絵本江戸土産(広重)第8編09 築地西本願寺
絵本江戸土産の第8編の「築地(つきじ)西本願寺(にしほんがんじ)」です。
上の絵には「江都(こうと)の両(りょう)門跡(もんぜき)東(ひがし)は浅草(あさくさ)にて、西(にし)は当所(とうしょ)なり。御堂(みどう)の結構(けっこう)言語(ごんご)に絶(ぜつ)す。晨(あした?)より昏(くれ)に至(いた)りて参詣(さんけい)の道俗(どうぞく)ひきもきらず。弥陀(みだ)の本願(ほんがん)謬(あやま)りなし。一たびこの場に詣(もう)づる人は天堂(てんどう)に生(しょう)ずること実に疑(うたがい)いあるべからず」とあります。

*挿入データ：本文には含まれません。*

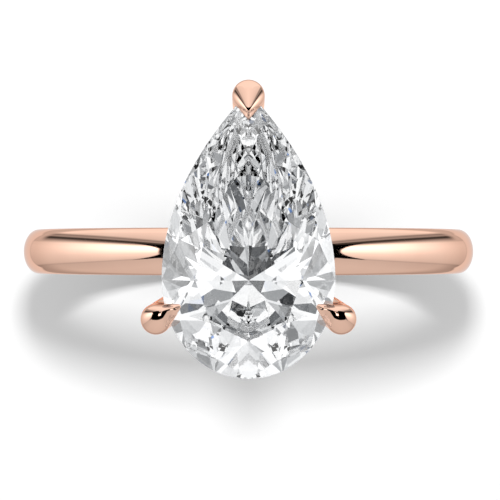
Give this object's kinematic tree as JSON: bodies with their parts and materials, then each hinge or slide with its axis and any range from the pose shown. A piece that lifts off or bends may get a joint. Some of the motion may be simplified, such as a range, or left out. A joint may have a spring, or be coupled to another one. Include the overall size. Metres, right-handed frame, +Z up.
{
  "type": "engagement ring",
  "caption": "Solitaire engagement ring: a pear-cut stone held by a claw on each side and a cap at its point, on a slim domed rose-gold band.",
  "frame": {"origin": "centre of the finger hole", "axes": "+Z up through the stone's table, +Y along the finger hole towards the pear's point, +X to the right when the point is away from the viewer"},
  "size_m": [0.0206, 0.0117, 0.026],
  "materials": {
    "rose_gold_band": "high polish 14 karat rose gold with faint hairline wear",
    "rose_gold_head": "polished 14 karat rose gold, slightly duller where the wheel does not reach",
    "rose_gold_prongs": "high polish 14 karat rose gold",
    "diamond": "polished facets, colourless"
  },
  "bodies": {
    "root": {"shank": "rose_gold_band", "head_peg": "rose_gold_head", "head_base": "rose_gold_head", "lower_gallery_rail": "rose_gold_head", "upper_gallery_rail": "rose_gold_head", "left_claw_prong": "rose_gold_prongs", "right_claw_prong": "rose_gold_prongs", "tip_v_prong": "rose_gold_prongs", "centre_stone": "diamond"}
  },
  "joints": []
}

絵の右上に見える大屋根が西本願寺の本堂です。当時の本堂は南西を向いていたようですので、屋根の形から推測して、この絵は本堂の北側か又は南側から描かれたことになります。又、当時の西本願寺は北西以外は堀(築地川)で囲まれていましたので、絵に見える流れは、堀の一部かと思われます。絵の左側には二つの橋が90度ずれて架けられていますが、橋の位置関係をもとに当時の地図で確認すると、現在の築地川公園(築地川を埋めて作られた模様)の辺り、あるいはちょっと離れた采女橋の辺りが候補になります。しかし、その場合は東側かあるいは西側から本堂を見ることになり、絵の本堂の屋根の形が合いません。というわけで、私にはどこから描いた絵なのか分かりませんでした。
下の写真は、現在の本堂です。絵の描かれた時代とは異なり、北西を向いています。伊東忠太設計によるインド風の石造りです。